The perfect tomato is Granny Smith green, with just a hint of a rose blush. Sliced thickly, the tomatoes then soak in a buttermilk, garlic and hot sauce bath. Once fried, the crisp crunch of the cornmeal coating against the slightly softened tomato creates an amazing contrast. Drizzled with a fresh squeeze of lemon juice and several dashes of your favorite hot sauce, they are perfect as an appetizer, a side dish or your whole meal. Well, maybe not that last part unless you’ve got some Prilosec handy…
recipe: jb’s pour house
4-5 baseball sized (or larger!) green tomatoes
2 c. buttermilk
3-4 large garlic cloves, crushed
1 ½ c. yellow cornmeal
¾ c. all-purpose flour
Freshly ground black pepper
Lemon, cut into wedges
Hot sauce (recommended: Frank’s Red Hot)
Remove core from tomatoes and slice into ¼” to ½” rounds. Place a large resealable plastic bag into a mixing bowl. Place tomato slices, buttermilk, garlic cloves, 1 tsp. salt, ½ tsp. freshly ground black pepper, and several dashes of hot sauce into bag. Seal, mix together, and refrigerate for at least 30 minutes, up to 1 ½ hours.
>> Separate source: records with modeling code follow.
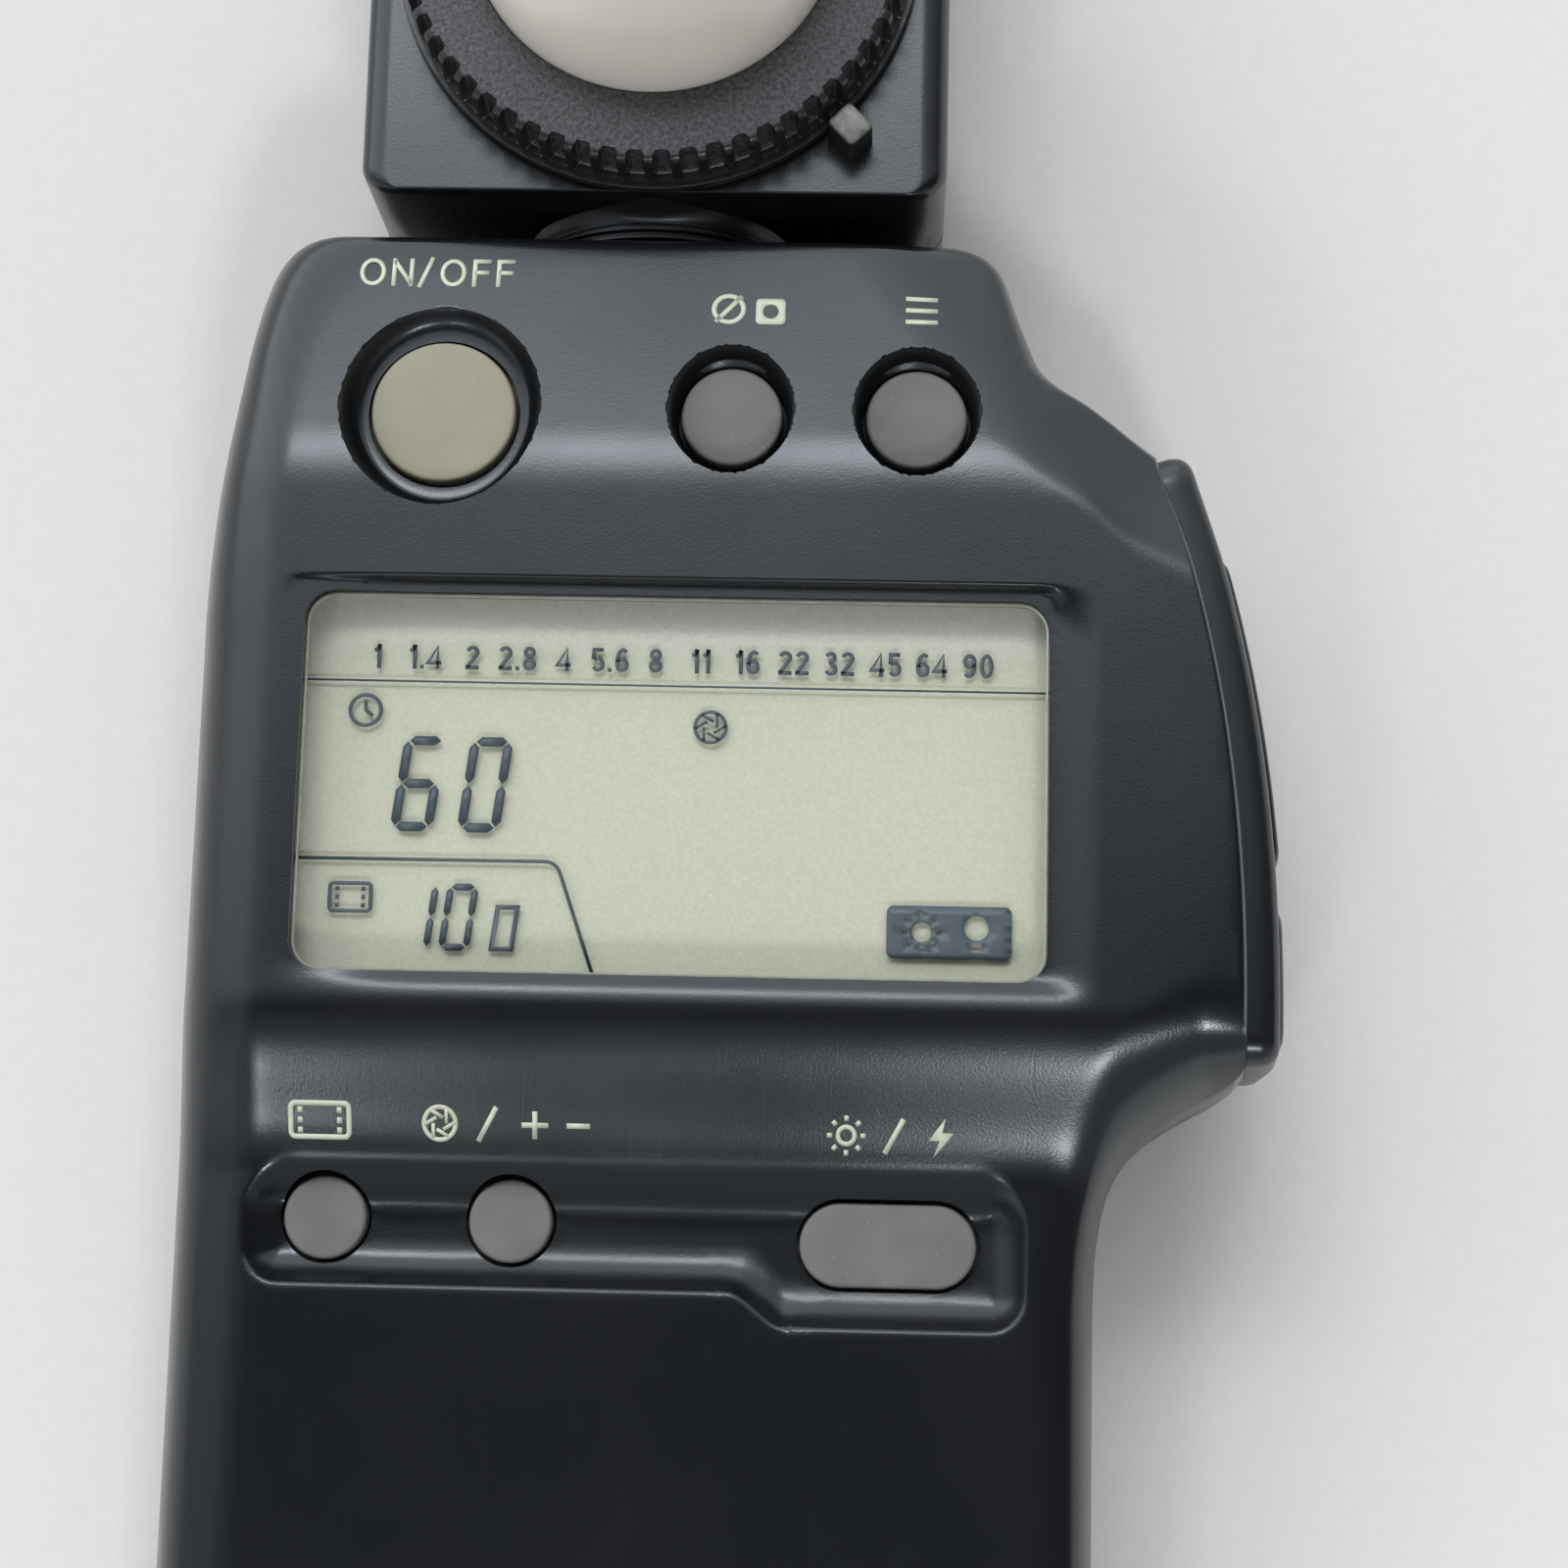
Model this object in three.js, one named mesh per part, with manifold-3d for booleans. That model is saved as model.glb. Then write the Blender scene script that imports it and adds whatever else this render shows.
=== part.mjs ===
// Handheld light meter with a turning light-receiving head, millimetres.
// It lies on its back: +Z out of the display, +Y towards the head, +X to the side keys.
// The origin is the middle of the back, half way along the length and the width.
import * as THREE from 'three';
import { mergeVertices } from 'three/addons/utils/BufferGeometryUtils.js';
import Module from 'manifold-3d';

const wasm = await Module();
wasm.setup();

// Whole meter
const overallWidth = 69;
const lobeReach = 11.9;
const bodyLength = 108.3;
const headGap = 2.2;
const headLength = 38.5;
const displayHeight = 25;

// Clearances and shared small sizes
const fitGap = 0.3;
const seamGap = 0.12;
const overrun = 5;
const roundSides = 24;
const smallSides = 12;

// Case covers
const caseWall = 1.7;
const partingHeight = 9;
const cornerRadius = 7;
const backEdgeHeight = 3.6;
const backEdgeShare = 0.4;
const edgeRoundShare = 0.3;
const rearHollowShare = 0.2;
const crownAllowance = 0.5;
const wellWall = 1.2;
const sideHeight = 12.5;
const topSideHeight = 17.5;
const seamSideHeight = 23.2;
const leftFlank = 6.4;
const rightFlank = 4.3;
const bottomFlank = 3.8;
const topFlank = 1.5;
const seamFlank = 0.7;

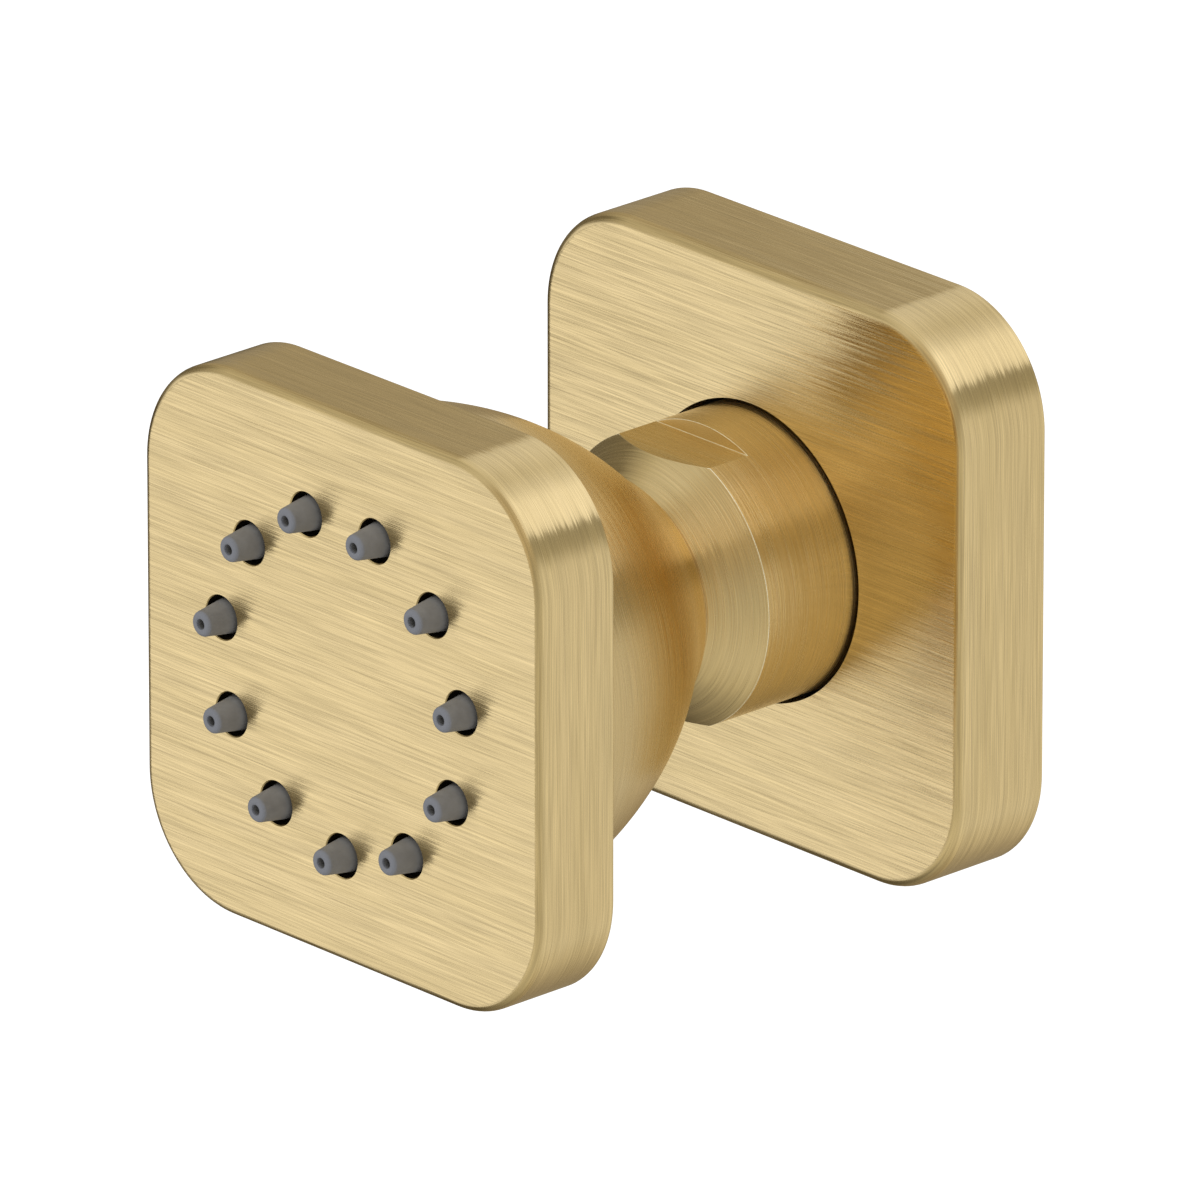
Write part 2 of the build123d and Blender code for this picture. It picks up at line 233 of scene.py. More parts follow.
def noise_along(tree, scale, detail):
    """Noise on Object coordinates, stretched by a scale for each axis."""
    mapping = tree.nodes.new("ShaderNodeMapping")
    mapping.inputs["Scale"].default_value = scale
    noise = tree.nodes.new("ShaderNodeTexNoise")
    noise.inputs["Scale"].default_value = 1.0
    noise.inputs["Detail"].default_value = detail
    noise.inputs["Roughness"].default_value = NOISE_ROUGHNESS
    tree.links.new(place_on(tree), mapping.inputs["Vector"])
    tree.links.new(mapping.outputs["Vector"], noise.inputs["Vector"])
    return noise.outputs["Fac"]


def ranged(tree, value, low, high, to_low=0.0, to_high=1.0):
    """Spreads a value between two limits over two others."""
    node = tree.nodes.new("ShaderNodeMapRange")
    node.inputs["From Min"].default_value = low
    node.inputs["From Max"].default_value = high
    node.inputs["To Min"].default_value = to_low
    node.inputs["To Max"].default_value = to_high
    tree.links.new(value, node.inputs["Value"])
    return node.outputs["Result"]


def mixed(tree, factor, first, second, blend="MIX"):
    """Mixes two colours or sockets by a factor."""
    node = tree.nodes.new("ShaderNodeMix")
    node.data_type = "RGBA"
    node.blend_type = blend
    for socket, value in ((node.inputs[0], factor), (node.inputs[6], first), (node.inputs[7], second)):
        if isinstance(value, bpy.types.NodeSocket):
            tree.links.new(value, socket)
        elif isinstance(value, tuple):
            socket.default_value = (*value, 1.0)
        else:
            socket.default_value = value
    return node.outputs[2]


def relief_of(tree, height, strength, distance):
    """The normal of a surface whose fine relief follows a height."""
    bump = tree.nodes.new("ShaderNodeBump")
    bump.inputs["Strength"].default_value = strength
    bump.inputs["Distance"].default_value = distance
    tree.links.new(height, bump.inputs["Height"])
    return bump.outputs["Normal"]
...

Pour enough canola oil into a large skillet to measure approximately ½” up the side of the pan. Turn heat to medium high. Remove tomatoes from refrigerator. In another plastic bag, combine cornmeal, flour, 1 tsp. salt and ½ tsp. freshly ground black pepper. Mix to combine. Remove tomato slices from buttermilk and gently shake to remove excess liquid. Add about 4-5 tomato slices to cornmeal mixture at a time. Seal bag and shake to thoroughly coat tomato slices. Carefully add to hot oil and fry, about 4-5 minutes per side, until golden brown. Remove to a cooling rack placed over a baking sheet and season lightly with salt. Repeat with remaining tomato slices, adding additional canola oil if needed.
Serve warm with lemon wedges and hot sauce.